Register incorporates the theories of the preeminent Jane Jacobs into his section on Bioregions, Hinterlands, and Cities. Jacobs theorized that cities are the main organizers and builders of economies. Jacobs also claimed that “import replacement” creates self-sufficiency in nascent cities so that regions may be weaned off the resources of their “parent” cities as they come up with new ways to make similar products themselves.(p.65) Examples of this phenomenon include Venice parenting many European cities during the Renaissance, and European cities parenting the cities of the New World.
As the examination of the meaning behind city development continued, Louis Mumford was also given credit for postulating that cities were originally started by our predisposition to bury our dead in a central location, and then set up camp nearby. One of the most surprising conclusions of the chapter is that cities may actually have begun with hunter-gatherer societies, and thus predated agriculture. This theory shows that “access by proximity” may be one of the most important foundations for city (and even agricultural) development.(p.67) Because of our car-scale development practices, access by proximity is precisely what has been lost by most of our urban development in North America.

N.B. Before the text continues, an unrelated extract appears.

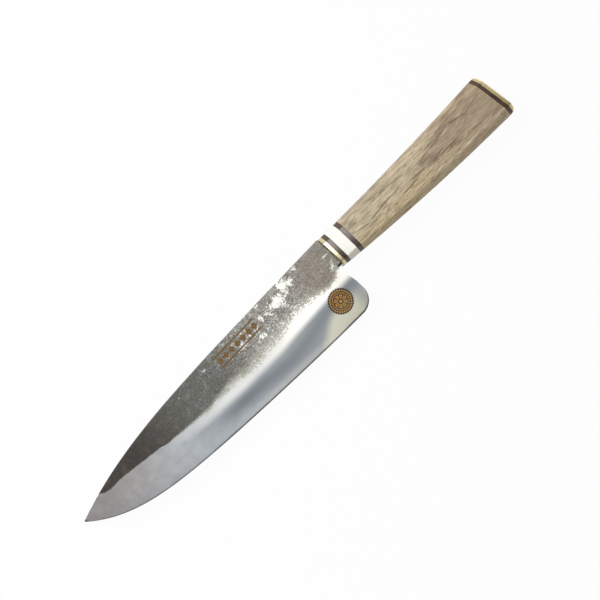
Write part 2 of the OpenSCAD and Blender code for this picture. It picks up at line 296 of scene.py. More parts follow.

Keeping in line with the need for cities with access by proximity, Register likewise pushes for unproductive regions that cannot meet these needs, such as the North American Great Plains/Great Desert, to be returned to the wild. Frank and Deborah Popper called this the Buffalo Commons metaphor, but say that you can use themes like this to create ideologies leading to “soft-edged planning.”(p. 71) This type of planning piques our imaginations first, and then pushes us to action.

Synthesis:
In reading Chapters 1 and 3 of Ecocities, I noticed repeated mentions of our need to reduce population levels. In both these chapters, Register only touches on this subject and does not offer any advice on how to do so. Reduction of the world’s population is one of Bill Mollison’s key principles of permaculture, but it is also one of the most controversial. What does population reduction mean in real terms. Is it supposed to happen “naturally” or does it have to be pre-planned? Are we supposed to kill ourselves off or just stop reproducing? Are only certain “special” people to be allowed to procreate? Are we to be looking at China's population controls? I just can’t get that old sci-fi movie Logan’s Run out of my head when I think about this topic. It is my understanding that the Aboriginal cultures of Australia, as well as other successful hunter-gatherer societies living on poor land, had very complex systematic population control measures built into their cultures. Does Register give examples of how we should go about doing this in Ecocities? If anyone else read a chapter that included this topic, I would be very interested in hearing about it. I agree that our human population could reach unsustainable proportions, but I do not think this is a very popular stance to take, nor would I want to be the one to try to implement control measures.

In Chapter 1 of Ecocities, Register says that ecological buildings should be constructed with relationships to the rest of the community. It makes a lot of sense that eco-buildings should be able to share resources, such as walls, with each other in order to be more efficient. What he seems to be criticizing is the fact that many “green” buildings are constructed as islands in the middle of a natural setting. Many of the green buildings that I know of are very far away from urban areas, and are almost green by default. That is, it was cheaper to build on-site waste treatment and solar power than it was to bring the typical sewage and electric infrastructure out to the site. Yes, the agricultural and rural areas need green building strategies too, but the cities need it just as much.

Beatley’s chapter on Land Use & Urban Form was very informative and had tons of interesting statistics pertaining to Europe’s superior urban development plans, but it is a lot less fun to read than Register. Beatley does a great job itemizing all the amazing sustainable activities in Europe, but it somehow lack the passion and idealism of Register’s Ecocities. Chapter 3 of Ecocites claims that with soft-edged planning, “Its objective is not to write laws and ordinances, General Plans, and zoning codes but to create the almost poetic images and understandings that lead such political agreements into a world where our imaginations do right by the place where we live.” Thus, the concept of soft-edged planning seems almost as if it is in opposition to the type of planning listed by Beatley.